-- START --

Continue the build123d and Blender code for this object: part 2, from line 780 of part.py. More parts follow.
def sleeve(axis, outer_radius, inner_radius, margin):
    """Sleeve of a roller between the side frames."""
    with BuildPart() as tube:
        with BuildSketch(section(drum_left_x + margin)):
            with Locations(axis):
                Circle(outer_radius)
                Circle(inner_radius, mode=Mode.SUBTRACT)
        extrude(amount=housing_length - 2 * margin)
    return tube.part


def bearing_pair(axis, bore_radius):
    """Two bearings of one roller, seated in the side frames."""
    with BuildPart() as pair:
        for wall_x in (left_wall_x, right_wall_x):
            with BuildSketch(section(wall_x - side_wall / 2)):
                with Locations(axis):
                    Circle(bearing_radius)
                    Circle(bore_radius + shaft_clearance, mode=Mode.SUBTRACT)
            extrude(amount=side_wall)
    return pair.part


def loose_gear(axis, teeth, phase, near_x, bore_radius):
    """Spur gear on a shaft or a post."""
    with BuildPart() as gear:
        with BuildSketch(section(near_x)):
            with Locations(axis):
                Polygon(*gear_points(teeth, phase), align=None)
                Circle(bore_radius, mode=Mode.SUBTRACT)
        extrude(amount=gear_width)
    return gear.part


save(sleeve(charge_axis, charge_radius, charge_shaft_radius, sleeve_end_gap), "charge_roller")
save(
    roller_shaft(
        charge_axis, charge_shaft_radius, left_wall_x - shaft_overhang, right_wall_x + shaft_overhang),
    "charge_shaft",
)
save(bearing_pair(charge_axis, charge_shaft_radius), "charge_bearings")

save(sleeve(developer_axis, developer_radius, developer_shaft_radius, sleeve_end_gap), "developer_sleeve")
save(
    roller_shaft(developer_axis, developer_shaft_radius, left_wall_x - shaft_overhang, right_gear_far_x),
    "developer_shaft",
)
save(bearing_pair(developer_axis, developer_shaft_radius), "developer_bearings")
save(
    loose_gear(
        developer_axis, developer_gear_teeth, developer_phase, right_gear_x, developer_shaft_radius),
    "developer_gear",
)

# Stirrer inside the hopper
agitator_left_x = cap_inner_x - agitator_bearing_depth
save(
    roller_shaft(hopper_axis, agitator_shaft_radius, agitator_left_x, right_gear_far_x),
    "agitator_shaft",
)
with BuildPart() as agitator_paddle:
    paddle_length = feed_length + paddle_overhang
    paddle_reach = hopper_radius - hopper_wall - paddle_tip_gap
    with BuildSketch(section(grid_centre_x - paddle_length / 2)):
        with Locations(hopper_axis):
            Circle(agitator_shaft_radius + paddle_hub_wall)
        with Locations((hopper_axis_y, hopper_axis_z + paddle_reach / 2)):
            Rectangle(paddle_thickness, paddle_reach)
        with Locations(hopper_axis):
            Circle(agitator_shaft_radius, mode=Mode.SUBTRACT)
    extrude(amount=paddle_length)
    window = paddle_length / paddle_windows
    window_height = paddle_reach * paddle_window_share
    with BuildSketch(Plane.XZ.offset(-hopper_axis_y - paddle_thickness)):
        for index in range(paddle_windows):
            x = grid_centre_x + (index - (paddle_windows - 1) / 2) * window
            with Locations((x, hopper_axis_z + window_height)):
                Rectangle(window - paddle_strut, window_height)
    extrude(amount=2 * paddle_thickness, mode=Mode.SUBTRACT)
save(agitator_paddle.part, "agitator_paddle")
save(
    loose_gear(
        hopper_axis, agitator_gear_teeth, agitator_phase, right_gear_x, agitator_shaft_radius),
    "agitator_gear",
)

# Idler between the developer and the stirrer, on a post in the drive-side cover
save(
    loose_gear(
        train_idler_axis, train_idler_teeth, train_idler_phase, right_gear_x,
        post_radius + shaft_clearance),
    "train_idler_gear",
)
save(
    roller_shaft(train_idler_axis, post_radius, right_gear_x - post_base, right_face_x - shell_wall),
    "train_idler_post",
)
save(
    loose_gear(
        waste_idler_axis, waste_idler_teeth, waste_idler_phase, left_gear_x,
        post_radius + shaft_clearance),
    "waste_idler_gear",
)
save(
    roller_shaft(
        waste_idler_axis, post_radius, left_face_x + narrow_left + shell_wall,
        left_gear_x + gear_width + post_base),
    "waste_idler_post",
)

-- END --

EXERCISE GOAL »
Restate word for word only the lines running from the beginning of the data to the line holding "return pair.part", both included.

EXPECTED OUTPUT »
Continue the build123d and Blender code for this object: part 2, from line 780 of part.py. More parts follow.
def sleeve(axis, outer_radius, inner_radius, margin):
    """Sleeve of a roller between the side frames."""
    with BuildPart() as tube:
        with BuildSketch(section(drum_left_x + margin)):
            with Locations(axis):
                Circle(outer_radius)
                Circle(inner_radius, mode=Mode.SUBTRACT)
        extrude(amount=housing_length - 2 * margin)
    return tube.part


def bearing_pair(axis, bore_radius):
    """Two bearings of one roller, seated in the side frames."""
    with BuildPart() as pair:
        for wall_x in (left_wall_x, right_wall_x):
            with BuildSketch(section(wall_x - side_wall / 2)):
                with Locations(axis):
                    Circle(bearing_radius)
                    Circle(bore_radius + shaft_clearance, mode=Mode.SUBTRACT)
            extrude(amount=side_wall)
    return pair.part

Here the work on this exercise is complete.